╭─ SUPPLIED INFORMATION

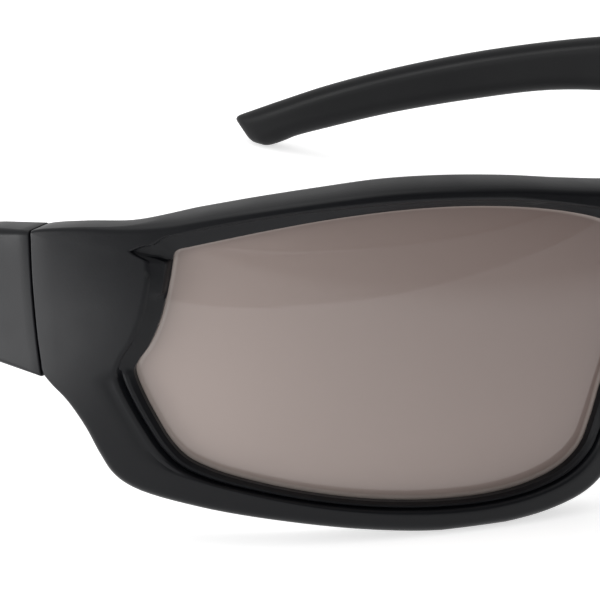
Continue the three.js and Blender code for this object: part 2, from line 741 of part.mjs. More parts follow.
function safetyGlasses() {
  const glasses = new THREE.Group();
  glasses.add(namedMesh('front_frame', frontFrameGeometry(), frameNylon));
  for (const [name, [geometry, material]] of Object.entries(leftSidePieces())) {
    glasses.add(namedMesh(`left_${name}`, geometry, material));
    glasses.add(namedMesh(`right_${name}`, mirrored(geometry), material));
  }
  const box = new THREE.Box3().setFromObject(glasses);
  glasses.position.y = -(box.min.y + box.max.y) / 2;
  return glasses;
}

export default safetyGlasses();
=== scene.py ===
import math

import bmesh
import bpy
from mathutils import Matrix, Vector


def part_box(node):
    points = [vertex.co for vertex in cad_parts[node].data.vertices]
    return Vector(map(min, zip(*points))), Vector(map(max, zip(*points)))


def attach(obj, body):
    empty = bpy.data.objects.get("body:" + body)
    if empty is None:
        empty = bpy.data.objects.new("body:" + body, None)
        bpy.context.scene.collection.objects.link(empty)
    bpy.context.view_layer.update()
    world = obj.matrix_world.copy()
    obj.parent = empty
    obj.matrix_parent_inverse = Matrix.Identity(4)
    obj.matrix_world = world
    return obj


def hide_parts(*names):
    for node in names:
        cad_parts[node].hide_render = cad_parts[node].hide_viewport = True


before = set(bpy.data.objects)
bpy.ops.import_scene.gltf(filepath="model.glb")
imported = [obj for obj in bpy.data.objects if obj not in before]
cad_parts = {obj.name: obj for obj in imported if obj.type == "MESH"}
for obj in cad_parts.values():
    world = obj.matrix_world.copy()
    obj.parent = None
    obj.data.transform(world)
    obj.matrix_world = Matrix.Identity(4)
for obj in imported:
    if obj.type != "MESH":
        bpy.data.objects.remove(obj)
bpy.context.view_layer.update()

# Shapes are worked out in plan millimetres and turned into metres at the end.
MM = 0.001
MERGE = 2e-6
MIRROR = Matrix.Diagonal((-1, 1, 1, 1))

# Plan path of the outer surface: an ellipse round the face, then the temple's own gentle curve.
WRAP_HALF_WIDTH = 73.5
WRAP_DEPTH = 58
ELLIPSE_END = 90
PATH_END = 214
PATH_STEP = 0.25
TEMPLE_HEADINGS = [(103, 8), (114, 1.5), (128, -4.5), (148, -9.5), (172, -13), (214, -14.5)]

# The front leans back above and below this height.
BOW_HEIGHT = 23.1
BOW_RADIUS = 95
BOW_FADE_END = 120

# Front section, in depth from the outer surface.
FRONT_THICKNESS = 5.8
RIM_BACK = 6
LENS_FRONT = 2.8
LENS_THICKNESS = 2
LENS_EDGE_COVER = 1
GAP = 0.3
BACK_ROUND = 1
LEAST_FLAT = 0.1
FLAT_BACK_START = 66
FLAT_BACK_END = 76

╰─

* _OBJECTIVE_: Write out exactly, please, the lines beginning at the start of the material and ending with the line that holds "import math", both included.

* _SOLVED PROBLEM_:
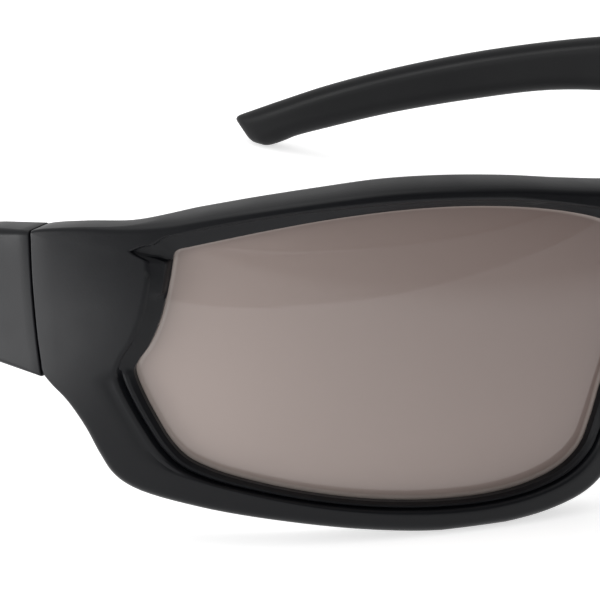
Continue the three.js and Blender code for this object: part 2, from line 741 of part.mjs. More parts follow.
function safetyGlasses() {
  const glasses = new THREE.Group();
  glasses.add(namedMesh('front_frame', frontFrameGeometry(), frameNylon));
  for (const [name, [geometry, material]] of Object.entries(leftSidePieces())) {
    glasses.add(namedMesh(`left_${name}`, geometry, material));
    glasses.add(namedMesh(`right_${name}`, mirrored(geometry), material));
  }
  const box = new THREE.Box3().setFromObject(glasses);
  glasses.position.y = -(box.min.y + box.max.y) / 2;
  return glasses;
}

export default safetyGlasses();
=== scene.py ===
import math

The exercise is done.